Earlier in the week, suicide bombers drove car bombs into military convoys, checkpoints and the entrance to the Oil Ministry. Yesterday, a car bomb exploded at the checkpoint on the airport road guarding the entrance to one of the main US bases in western Baghdad. At least 15 people were wounded.
Elsewhere in the country, insurgents are believed to have shot down a single-engine plane carrying US special forces, killing four and an Iraqi. An Italian helicopter has also been downed. All four Italian troops on board died in the crash.
Operation Lightning underscores the venal character of the Shiite fundamentalist parties that dominate Jaafari’s government—Daawa and the Supreme Council for the Islamic Revolution in Iraq (SCIRI)—and the leading Shiite cleric Ali al-Sistani.

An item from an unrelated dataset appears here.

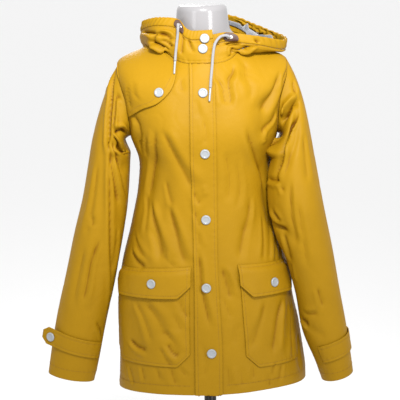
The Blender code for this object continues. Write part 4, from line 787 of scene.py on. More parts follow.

Organised as the United Iraqi Alliance (UIA), the fundamentalists and Sistani claimed that their victory in the January 30 elections would set in motion the end to US occupation. The basis on which the UIA won the majority of votes from Iraqi Shiites was a promise for a timetable for the withdrawal of all foreign troops.
Instead, Jaafari’s administration is now functioning as the figure-head for a US-directed reign of terror against Baghdad’s six million citizens, making use of thousands of American troops as well as Iraqi paramilitary units that were assembled by the US military from Saddam Hussein’s regime’s special forces and Republican Guard.